**GIVEN REQUEST:**
Print all of the data exactly as written.

**DATA PROVIDED:**
■ ■ ■ ■ ■ ■ ■
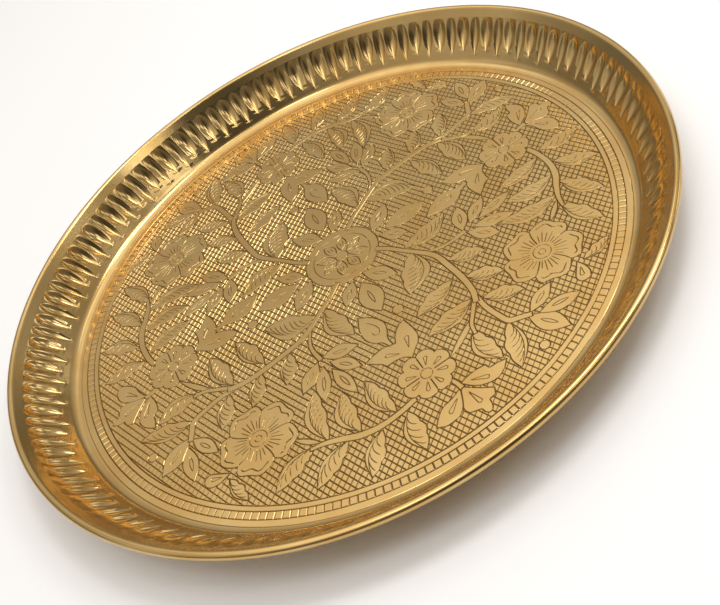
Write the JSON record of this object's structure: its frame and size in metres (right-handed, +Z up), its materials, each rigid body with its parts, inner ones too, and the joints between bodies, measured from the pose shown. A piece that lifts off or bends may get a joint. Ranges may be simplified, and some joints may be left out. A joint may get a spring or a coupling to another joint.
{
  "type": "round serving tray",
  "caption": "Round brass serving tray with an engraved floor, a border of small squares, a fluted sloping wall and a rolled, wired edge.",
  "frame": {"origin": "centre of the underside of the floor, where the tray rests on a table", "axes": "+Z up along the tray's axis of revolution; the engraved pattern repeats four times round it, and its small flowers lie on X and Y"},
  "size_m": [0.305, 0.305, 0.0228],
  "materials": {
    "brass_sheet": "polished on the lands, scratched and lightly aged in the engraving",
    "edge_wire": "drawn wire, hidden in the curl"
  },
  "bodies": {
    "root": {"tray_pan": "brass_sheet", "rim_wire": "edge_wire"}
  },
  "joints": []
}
■ ■ ■ ■ ■ ■ ■
**TASK OUTPUT:**
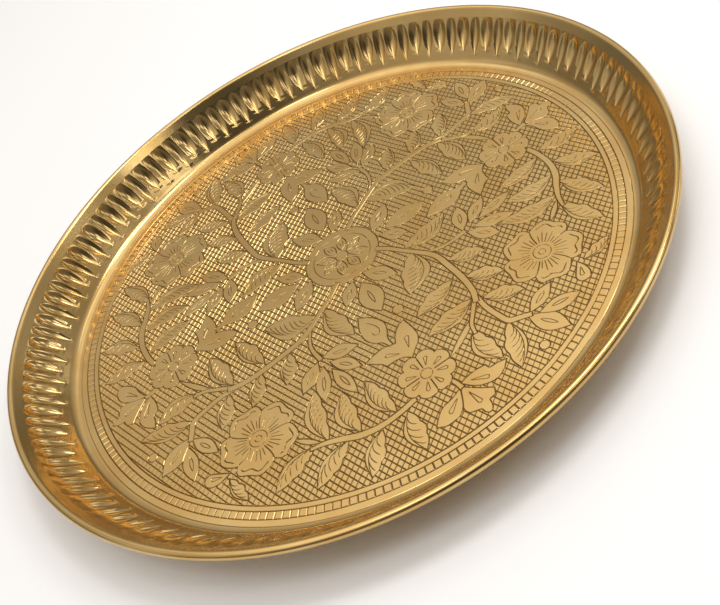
Write the JSON record of this object's structure: its frame and size in metres (right-handed, +Z up), its materials, each rigid body with its parts, inner ones too, and the joints between bodies, measured from the pose shown. A piece that lifts off or bends may get a joint. Ranges may be simplified, and some joints may be left out. A joint may get a spring or a coupling to another joint.
{
  "type": "round serving tray",
  "caption": "Round brass serving tray with an engraved floor, a border of small squares, a fluted sloping wall and a rolled, wired edge.",
  "frame": {"origin": "centre of the underside of the floor, where the tray rests on a table", "axes": "+Z up along the tray's axis of revolution; the engraved pattern repeats four times round it, and its small flowers lie on X and Y"},
  "size_m": [0.305, 0.305, 0.0228],
  "materials": {
    "brass_sheet": "polished on the lands, scratched and lightly aged in the engraving",
    "edge_wire": "drawn wire, hidden in the curl"
  },
  "bodies": {
    "root": {"tray_pan": "brass_sheet", "rim_wire": "edge_wire"}
  },
  "joints": []
}